Exercise details. Every line below is to be quoted exactly, with nothing added or dropped.

START Recorded information

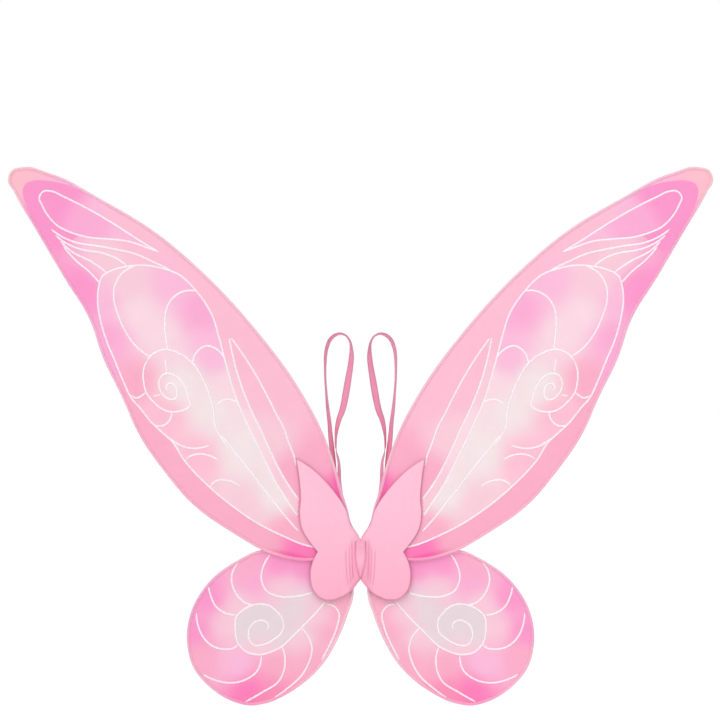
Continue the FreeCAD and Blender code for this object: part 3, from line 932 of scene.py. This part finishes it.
# Each pleat as its place at its top, its top, its bottom and how far it drifts to the middle.
PLEATS = [(19.6, 19, -38, 4.5), (15.0, 25, -36, 3.0), (11.4, 31, -30, 2.2)]
PLEAT_GUIDES = (-1.7, -0.85, 0, 0.85, 1.7)  # how far beside a pleat's middle mesh lines run
PATCH_PRESS = 1.35  # how far the patch presses the back leaves in
PATCH_SEAT = 5.45  # and how far out they may lie under it
FACING = {"front": -1, "back": 1}
OVERLOCK_PITCH = 1.9
OVERLOCK_STEP = 0.22
OVERLOCK_REACH = 0.75  # how far each loop of the overlock swings across the edge
OVERLOCK_RISE = 0.85  # and in depth


def leaf_outline(side_name, face):
    """Half of the butterfly: the CAD leaf and its half of the neck, as one outline."""
    loop, _ = face_outline(f"{side_name}_cover_{face}", SIDES[side_name])
    leaf = opened(loop)
    if leaf[0][1] > leaf[-1][1]:
        leaf = leaf[::-1]
    neck, _ = face_outline("neck_cover_front", 0)
    notches = neck[np.abs(neck[:, 0]) < 0.1][:, 1]
    width, shoulders = neck[:, 0].max(), neck[neck[:, 0] > 1][:, 1]
    return np.vstack([[(0, notches.min())], [(width, shoulders.min())], leaf,
                      [(width, shoulders.max())], [(0, notches.max())]])


def pleat_middle(height, place, top, bottom, drift):
    """How far out a pleat's middle is at these heights."""
    return place - drift * np.clip((top - height) / (top - bottom), 0, 1) ** 3


def pleat_lines():
    """Lines for the mesh to follow down each pleat."""
    lines = []
    for pleat in PLEATS:
        height = np.arange(pleat[1], pleat[2], -1.5)
        middle = pleat_middle(height, *pleat)
        lines += [columns(middle + aside, height) for aside in PLEAT_GUIDES]
    return lines


def spindle_edge():
    """The right half of the spindle's outline, as a line from its bottom to its top."""
    outline, _ = face_outline("neck_wrap", 0)
    outline = evenly(closed(outline), 1.2)
    sides = outline[(outline[:, 0] > 0.6) & (outline[:, 1] < outline[:, 1].max() - 1)]
    return sides[np.argsort(sides[:, 1])]


def beside_spindle(out, height):
    """How far each place is from the spindle's edge."""
    return distance_to(columns(np.abs(out), height), spindle_edge())


def pleat_depth(points):
    """How deep the gathers beside the neck are at each point."""
    out, height = points.T
    total = np.zeros(len(points))
    for pleat in PLEATS:
        middle = pleat_middle(height, *pleat)
        fade = smooth((pleat[1] - height) / 14) * smooth((height - pleat[2]) / 8)
        total += fade * np.exp(-((out - middle) / PLEAT_HALF_WIDTH) ** 2)
    return np.clip(total, 0, 1)


def leaf_shape(points, edge, facing):
    """The inner and outer depth of the felt, from the middle of the stack, and the painted shade of
    each point.
    """
    out, height = points.T
    inset = distance_to(points, edge)
    neck = smooth((NECK_END - out) / NECK_EASE)
    rolled = smooth((20 - out) / 8) * (1 - smooth(inset / 6)) ** 2
    inner = EDGE_GAP + (INNER_GAP - EDGE_GAP) * smooth(inset / 10)
    inner = inner * (1 - neck) + NECK_GAP * neck - rolled * ROLL
    round_edge = np.sqrt(1 - (1 - np.clip(inset / FELT_EDGE, 0, 1)) ** 2)
    crown = FELT_CROWN * smooth(inset / 22) * (1 - 0.55 * neck)
    thick = round_edge * (FELT_THICKNESS + crown)
    lumps = 0.28 * ripple(points, 24, 4) * smooth(inset / 8) * (1 - neck)
    gathers = pleat_depth(points) * (1.0 if facing < 0 else 0.5)
    swell = 0.35 * np.sin(np.clip((out - 2) / 4.1, 0, 6) * math.pi) ** 2 * neck * smooth(inset / 5)
    outer = inner + thick + lumps + swell - PLEAT_DEPTH * gathers
    # Painted shade in the gathers and along the leaf's edge.
    painted_shade = 0.6 * gathers + 0.75 * (1 - smooth(inset / 1.7)) * smooth((out - 6) / 8)
    if facing < 0:
        outer -= 0.45 * smooth((9 - out) / 3) * smooth(inset / 3)
        # A painted shadow beside the spindle, and painted shade on the front leaf near the neck.
        painted_shade += 0.7 * np.exp(-beside_spindle(out, height) ** 2)
        painted_shade += 0.3 * smooth((17 - out) / 8) * smooth((34 - height) / 14)
    return inner, outer, np.clip(painted_shade, 0, 1)


def leaf_fill(outline, seam, face):
    """Points and faces that fill a leaf, finest at its seam and along its folds."""
    def clear(line, margin):
        return line[inside(line, outline) & (distance_to(line, seam) > margin)]

    loose = [clear(outline + leftward(outline) * inset, inset * 0.93) for inset in FELT_RINGS]
    folds = []
    if face == "front":
        beside = [spindle_edge() + [aside, 0] for aside in (-1, 0, 1, 2)]
        folds = [clear(line, 1) for line in pleat_lines() + beside]
    return filled(outline, folds, loose, FELT_SPACING)


def build_leaf(side_name, face, materials):
    """One felt leaf, closed and crowned, gathered at the neck."""
    side, facing = SIDES[side_name], FACING[face]
    outline = evenly_round(leaf_outline(side_name, face), 1.5)
    edge = closed(outline)
    seam = edge[edge[:, 0] > 0.01]
    points, faces = leaf_fill(outline, seam, face)
    inner, outer, painted_shade = leaf_shape(points, seam, facing)
    if face == "back":
        under_patch = smooth((FOLD_OUT + 4 - points[:, 0]) / 5)
        inner -= under_patch * PATCH_PRESS
        outer = outer * (1 - under_patch) + np.minimum(outer, PATCH_SEAT) * under_patch
        outer = np.maximum(outer, inner + 0.02)
    flat, faces, doubles = two_faced(points, faces, distance_to(points, edge), facing * outer,
                                     facing * inner)
    name = f"{side_name}_cover_leaf_{face}"
    piece = new_piece(name, placed(side, flat), faces, materials["felt"], flat)
    # The back face of each leaf gets a third of the painted shade.
    add_painted_shade(piece, np.concatenate([painted_shade, painted_shade[doubles] * 0.3]))
    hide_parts(f"{side_name}_cover_{face}")
    return piece, seam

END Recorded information

Full response.
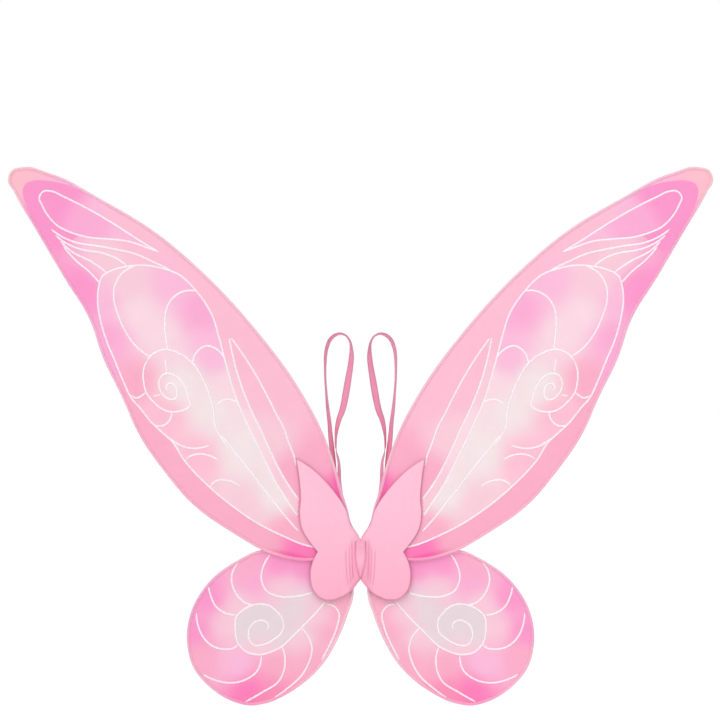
Continue the FreeCAD and Blender code for this object: part 3, from line 932 of scene.py. This part finishes it.
# Each pleat as its place at its top, its top, its bottom and how far it drifts to the middle.
PLEATS = [(19.6, 19, -38, 4.5), (15.0, 25, -36, 3.0), (11.4, 31, -30, 2.2)]
PLEAT_GUIDES = (-1.7, -0.85, 0, 0.85, 1.7)  # how far beside a pleat's middle mesh lines run
PATCH_PRESS = 1.35  # how far the patch presses the back leaves in
PATCH_SEAT = 5.45  # and how far out they may lie under it
FACING = {"front": -1, "back": 1}
OVERLOCK_PITCH = 1.9
OVERLOCK_STEP = 0.22
OVERLOCK_REACH = 0.75  # how far each loop of the overlock swings across the edge
OVERLOCK_RISE = 0.85  # and in depth


def leaf_outline(side_name, face):
    """Half of the butterfly: the CAD leaf and its half of the neck, as one outline."""
    loop, _ = face_outline(f"{side_name}_cover_{face}", SIDES[side_name])
    leaf = opened(loop)
    if leaf[0][1] > leaf[-1][1]:
        leaf = leaf[::-1]
    neck, _ = face_outline("neck_cover_front", 0)
    notches = neck[np.abs(neck[:, 0]) < 0.1][:, 1]
    width, shoulders = neck[:, 0].max(), neck[neck[:, 0] > 1][:, 1]
    return np.vstack([[(0, notches.min())], [(width, shoulders.min())], leaf,
                      [(width, shoulders.max())], [(0, notches.max())]])


def pleat_middle(height, place, top, bottom, drift):
    """How far out a pleat's middle is at these heights."""
    return place - drift * np.clip((top - height) / (top - bottom), 0, 1) ** 3


def pleat_lines():
    """Lines for the mesh to follow down each pleat."""
    lines = []
    for pleat in PLEATS:
        height = np.arange(pleat[1], pleat[2], -1.5)
        middle = pleat_middle(height, *pleat)
        lines += [columns(middle + aside, height) for aside in PLEAT_GUIDES]
    return lines


def spindle_edge():
    """The right half of the spindle's outline, as a line from its bottom to its top."""
    outline, _ = face_outline("neck_wrap", 0)
    outline = evenly(closed(outline), 1.2)
    sides = outline[(outline[:, 0] > 0.6) & (outline[:, 1] < outline[:, 1].max() - 1)]
    return sides[np.argsort(sides[:, 1])]


def beside_spindle(out, height):
    """How far each place is from the spindle's edge."""
    return distance_to(columns(np.abs(out), height), spindle_edge())


def pleat_depth(points):
    """How deep the gathers beside the neck are at each point."""
    out, height = points.T
    total = np.zeros(len(points))
    for pleat in PLEATS:
        middle = pleat_middle(height, *pleat)
        fade = smooth((pleat[1] - height) / 14) * smooth((height - pleat[2]) / 8)
        total += fade * np.exp(-((out - middle) / PLEAT_HALF_WIDTH) ** 2)
    return np.clip(total, 0, 1)


def leaf_shape(points, edge, facing):
    """The inner and outer depth of the felt, from the middle of the stack, and the painted shade of
    each point.
    """
    out, height = points.T
    inset = distance_to(points, edge)
    neck = smooth((NECK_END - out) / NECK_EASE)
    rolled = smooth((20 - out) / 8) * (1 - smooth(inset / 6)) ** 2
    inner = EDGE_GAP + (INNER_GAP - EDGE_GAP) * smooth(inset / 10)
    inner = inner * (1 - neck) + NECK_GAP * neck - rolled * ROLL
    round_edge = np.sqrt(1 - (1 - np.clip(inset / FELT_EDGE, 0, 1)) ** 2)
    crown = FELT_CROWN * smooth(inset / 22) * (1 - 0.55 * neck)
    thick = round_edge * (FELT_THICKNESS + crown)
    lumps = 0.28 * ripple(points, 24, 4) * smooth(inset / 8) * (1 - neck)
    gathers = pleat_depth(points) * (1.0 if facing < 0 else 0.5)
    swell = 0.35 * np.sin(np.clip((out - 2) / 4.1, 0, 6) * math.pi) ** 2 * neck * smooth(inset / 5)
    outer = inner + thick + lumps + swell - PLEAT_DEPTH * gathers
    # Painted shade in the gathers and along the leaf's edge.
    painted_shade = 0.6 * gathers + 0.75 * (1 - smooth(inset / 1.7)) * smooth((out - 6) / 8)
    if facing < 0:
        outer -= 0.45 * smooth((9 - out) / 3) * smooth(inset / 3)
        # A painted shadow beside the spindle, and painted shade on the front leaf near the neck.
        painted_shade += 0.7 * np.exp(-beside_spindle(out, height) ** 2)
        painted_shade += 0.3 * smooth((17 - out) / 8) * smooth((34 - height) / 14)
    return inner, outer, np.clip(painted_shade, 0, 1)


def leaf_fill(outline, seam, face):
    """Points and faces that fill a leaf, finest at its seam and along its folds."""
    def clear(line, margin):
        return line[inside(line, outline) & (distance_to(line, seam) > margin)]

    loose = [clear(outline + leftward(outline) * inset, inset * 0.93) for inset in FELT_RINGS]
    folds = []
    if face == "front":
        beside = [spindle_edge() + [aside, 0] for aside in (-1, 0, 1, 2)]
        folds = [clear(line, 1) for line in pleat_lines() + beside]
    return filled(outline, folds, loose, FELT_SPACING)


def build_leaf(side_name, face, materials):
    """One felt leaf, closed and crowned, gathered at the neck."""
    side, facing = SIDES[side_name], FACING[face]
    outline = evenly_round(leaf_outline(side_name, face), 1.5)
    edge = closed(outline)
    seam = edge[edge[:, 0] > 0.01]
    points, faces = leaf_fill(outline, seam, face)
    inner, outer, painted_shade = leaf_shape(points, seam, facing)
    if face == "back":
        under_patch = smooth((FOLD_OUT + 4 - points[:, 0]) / 5)
        inner -= under_patch * PATCH_PRESS
        outer = outer * (1 - under_patch) + np.minimum(outer, PATCH_SEAT) * under_patch
        outer = np.maximum(outer, inner + 0.02)
    flat, faces, doubles = two_faced(points, faces, distance_to(points, edge), facing * outer,
                                     facing * inner)
    name = f"{side_name}_cover_leaf_{face}"
    piece = new_piece(name, placed(side, flat), faces, materials["felt"], flat)
    # The back face of each leaf gets a third of the painted shade.
    add_painted_shade(piece, np.concatenate([painted_shade, painted_shade[doubles] * 0.3]))
    hide_parts(f"{side_name}_cover_{face}")
    return piece, seam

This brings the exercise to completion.